Intel has known it needs to have an answer to the market need for discrete graphics cards, because, with the advent of operating systems that are moving the bar higher, nearly everyone will need more power than current Intel onboard graphics can provide.
More than that, it needs to have a way to stave off the number of manufacturers that will be moving to the nVidia Ion platform, because that gives Intel only money for the CPU, and not the entire board (graphics and glue chips). Intel also needs to bring a powerful graphics core to market, that can be used in its CPU+GPU offering, to compete with the AMD Fusion project.
Also, Intel needs to have a graphics solution for that part of the market that will always want a discrete graphics card, because of gaming, and other high powered rendering. Here it is not entirely about money; it is also about pride, because the high end not only points the direction of the entire market, it tends to make the statement that if one company has the best at the top, it makes sense that at each lower step, that same company would excel. (though most know this is not necessarily true, it holds for the unwashed public)
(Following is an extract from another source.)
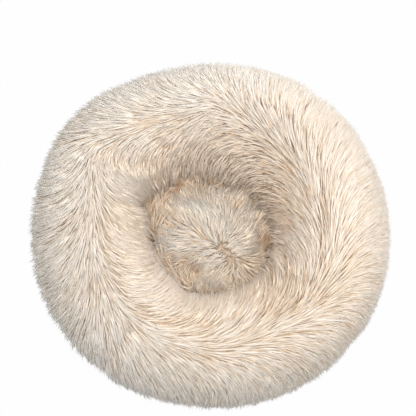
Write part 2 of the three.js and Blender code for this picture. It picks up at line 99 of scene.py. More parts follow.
class Graph:
    def __init__(self, tree):
        self.tree = tree

    def add(self, kind, settings=None, values=None):
        node = self.tree.nodes.new(kind)
        for name, value in (settings or {}).items():
            if callable(value):
                value(node)
            else:
                setattr(node, name, value)
        for key, value in (values or {}).items():
            socket = next(s for s in node.inputs if s.enabled and key in (s.identifier, s.name))
            if isinstance(value, Wire):
                self.tree.links.new(value.socket, socket)
            else:
                socket.default_value = value
        outputs = [s for s in node.outputs if s.enabled]
        return Wire(self, node, outputs[0] if outputs else None)

    def math(self, operation, *values):
        names = ("Value", "Value_001", "Value_002")
        return self.add("ShaderNodeMath", {"operation": operation}, dict(zip(names, values)))

    def vector(self, operation, *values, scale=None):
        given = dict(zip(("Vector", "Vector_001", "Vector_002"), values))
        if scale is not None:
            given["Scale"] = scale
        return self.add("ShaderNodeVectorMath", {"operation": operation}, given)

    def mix(self, factor, first, second, kind="MIX"):  # of two colours
        return self.add("ShaderNodeMix", {"data_type": "RGBA", "blend_type": kind},
                        {"Factor": factor, "A": first, "B": second})

    def combined(self, **parts):  # a vector from its X, Y and Z
        return self.add("ShaderNodeCombineXYZ", {}, parts)

    def noise(self, place, scale, detail=2.0):
        return self.add("ShaderNodeTexNoise", {}, {"Vector": place, "Scale": scale, "Detail": detail})

    def namedVector(self, name):
        return self.named(name, "FLOAT_VECTOR")

    def named(self, name, kind="FLOAT"):
        return self.add("GeometryNodeInputNamedAttribute", {"data_type": kind}, {"Name": name})

    def store(self, geometry, name, value, kind="FLOAT", domain="POINT"):
        return self.add("GeometryNodeStoreNamedAttribute", {"data_type": kind, "domain": domain},
                        {"Geometry": geometry, "Name": name, "Value": value})

    def scattered(self, points, shape, **more):
        placed = self.add("GeometryNodeInstanceOnPoints", {}, {"Points": points, "Instance": shape, **more})
        return self.add("GeometryNodeRealizeInstances", {}, {"Geometry": placed})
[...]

The perception is reality situation comes into play here – in the end, if Intel, that was expected to come out a couple of years ago, with a card that would trounce ATi and nVidia, in the manner of the smackdown that was the first Core processors, can’t deliver, then what has happened? Consumer confidence is a very big thing. It makes Intel the corporate choice, simply based on that confidence. If things were done rationally, based on cost analysis, AMD would have a much larger corporate share. But that is not what happens.
So much is on the line for Intel. It must make the decision to get on with it, or give up and buy technology, in much the same way Microsoft buys what it cannot seem to do itself. It has worked for Microsoft, so perhaps it could for Intel.
The BSN article states that Intel must invent, rather than buy, for that is the expectation. I think that a purchase of nVidia would be a sure win, and in the crap shoot of reality, is a much safer bet.